I have not seen that many performances recently, partly because I have been taking a distance from the dance scene and partly due to the pandemic, yet I can see that the greek contemporary dance scene is very strong and also more recognizable abroad now. The landscape has changed very much, for sure there are more choreographic voices now and it is a diverse polyphonic landscape. I find that the productions have evolved a lot both in the movement vocabulary and on other levels. The performances I see I could see anywhere in Europe. The Greek dance scene has matured a lot.
As for what is missing, there is always the need for the resources and conditions that assist in the flourishing of the dance scene. More funding and exchanges with abroad in order to continue developing what is already happening. You plant a seed and a tree grows. In 2000 I was in Portugal participating in one of Jamie Watton’s choreographies and while discussing with other dancers I remember them telling me that they had never heard of nor met any dancer or choreographer from Greece, back then. A lot has changed since then, for sure.

How could we imagine the landscape of dance in the next ten years?
I think it will continue on an upward trajectory. The body is one step ahead, in the sense of ahead of its time. Sometimes in dance performances you see something you don’t understand and after some time this has already become a new trend.

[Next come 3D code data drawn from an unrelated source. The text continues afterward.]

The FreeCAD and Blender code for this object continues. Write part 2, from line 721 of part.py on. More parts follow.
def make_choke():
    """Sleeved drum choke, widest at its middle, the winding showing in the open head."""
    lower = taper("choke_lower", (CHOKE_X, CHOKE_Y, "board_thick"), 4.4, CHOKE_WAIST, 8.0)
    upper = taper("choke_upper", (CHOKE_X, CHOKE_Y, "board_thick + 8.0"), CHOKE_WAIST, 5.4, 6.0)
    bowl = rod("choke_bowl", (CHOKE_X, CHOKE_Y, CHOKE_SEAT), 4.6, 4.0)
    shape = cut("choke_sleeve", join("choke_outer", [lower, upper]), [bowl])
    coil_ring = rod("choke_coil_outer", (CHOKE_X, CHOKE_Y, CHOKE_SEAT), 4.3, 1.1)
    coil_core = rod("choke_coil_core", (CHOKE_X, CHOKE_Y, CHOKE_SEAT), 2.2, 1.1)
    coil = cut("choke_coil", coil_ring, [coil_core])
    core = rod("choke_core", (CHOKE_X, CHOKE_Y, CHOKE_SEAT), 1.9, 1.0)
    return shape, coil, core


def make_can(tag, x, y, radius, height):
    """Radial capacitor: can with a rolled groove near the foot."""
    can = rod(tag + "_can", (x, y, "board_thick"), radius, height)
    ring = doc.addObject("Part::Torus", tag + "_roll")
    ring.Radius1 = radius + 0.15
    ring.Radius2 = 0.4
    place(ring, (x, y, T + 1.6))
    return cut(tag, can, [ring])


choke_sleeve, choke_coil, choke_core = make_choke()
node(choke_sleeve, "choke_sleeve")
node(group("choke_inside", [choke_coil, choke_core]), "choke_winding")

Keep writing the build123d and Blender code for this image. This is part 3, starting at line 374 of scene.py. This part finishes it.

Perhaps dance itself is already becoming an imperative need. The more difficult things get and the more bleak the situations we live in, the greater the need for creation and expression. Lately, I have a strong desire to comprehend my primary need for dance. To remember where/when I was getting joy through dancing. During the years of my dance career it seems that I lost the joy of dancing, it shifted into a more cerebral process of continuous questioning. Now, my need is to find the love for dance and movement and with a greater respect for the body has returned (maybe the latter comes also comes with aging). I want to pinpoint and acknowledge the moments I have felt joy while dancing in order to fully understand them. To find when is it that I really connect, when it felt good while I was dancing. To find again the state, when you are in a timeless moment, when you become flow and energy, when time and matter disappear. This moves me very deeply in dance, both as a spectator and when I am on stage myself. This union, when boundaries are lost and energy that moves and flows is all there is. That primal feeling of finding that something that unites us all. In that flow, something magical happens, and that’s why we feel time expanding and contracting.
In yoga- under its perspective or the way I understand it- before we are born we are in the one – the cosmic/universal one – and when we are born the boundaries like time etc. come in, in order to understand each other but also work our way through our own path. But the need to come into union again is there, this is what man seeks, this primary need of union, of acceptance, of love. Yet most often we get caught up in our ego and this doesn’t apply exclusively to dancers.